Test for duplicate records
The following examples:
- test for duplicate values in every field in an Inventory table
- output any entirely identical records to a new Analytics table
DUPLICATES ON ProdNum ProdClass Location ProdDesc ProdStatus UnitCost CostDate SalePrice PriceDate PRESORT TO "Duplicate_Inventory_Items.FIL"
You can simplify the syntax by using ALL :
DUPLICATES ON ALL PRESORT TO "Duplicate_Inventory_Items.FIL"
Filter duplicates output table by group number
You use several key fields in combination to test an accounts payable table for duplicate records:
- vendor number
- invoice number
- invoice date
- invoice amount
You want to filter the resulting duplicates output table so that only some of the groups of duplicates are subject to additional processing.
To create a filter using the combination of key fields would be laborious. For example:
SET FILTER TO ((Vendor_No = "11475") AND (Invoice_No = "8752512") AND (Invoice_Date = `20191021`) AND (Invoice_Amount = 7125.80)) OR ((Vendor_No = "12130") AND (Invoice_No = "589134") AND (Invoice_Date = `20191117`) AND (Invoice_Amount = 10531.71)) OR ((Vendor_No = "13440") AND (Invoice_No = "5518912") AND (Invoice_Date = `20191015`) AND (Invoice_Amount = 11068.20))

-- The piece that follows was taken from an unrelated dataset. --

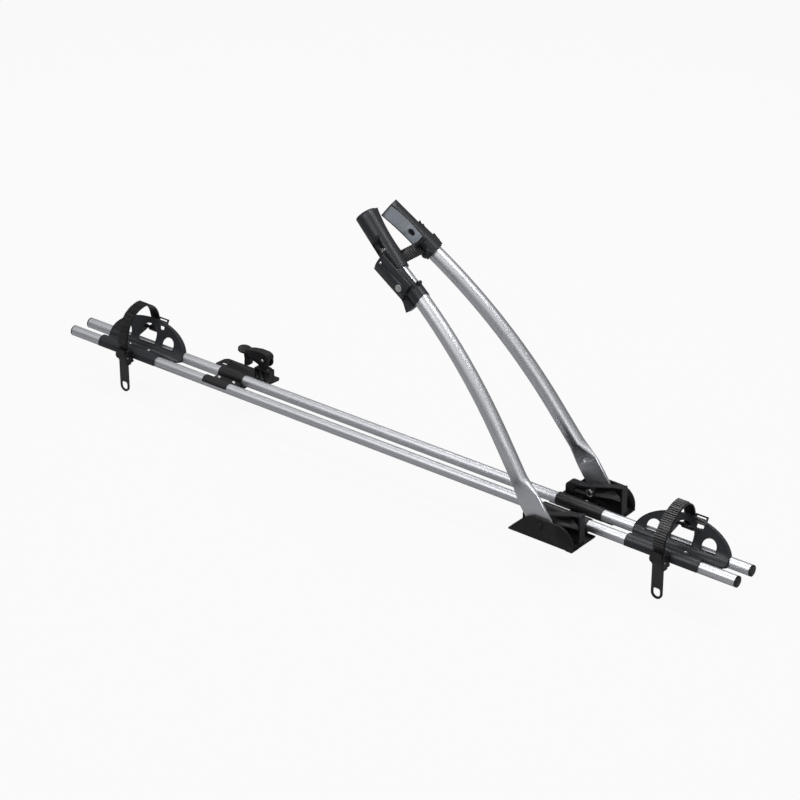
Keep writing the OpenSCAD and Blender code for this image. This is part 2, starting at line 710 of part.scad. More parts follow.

Instead, you achieve the same result by creating a filter based on group number:
SET FILTER TO MATCH(GROUP_NUM, 3 , 8, 11)
Remarks
For more information about how this command works, see Testing for duplicates.
Sorting and duplicates
Generally, you should run the duplicates command only on a sorted key field or fields. Duplicate values in a key field are only found if they are immediately adjacent.
If you run the duplicates command on an unsorted key field, non-adjacent duplicate values are not reported as duplicates. If two or more clusters of the same duplicate value exist, they are reported as duplicates, but in separate groups.
Depending on your analysis goal, it may make sense to run the duplicates command on an unsorted key field. For example, you may want to find only those duplicate values that are immediately adjacent in the source table, and ignore duplicate values that are non-adjacent.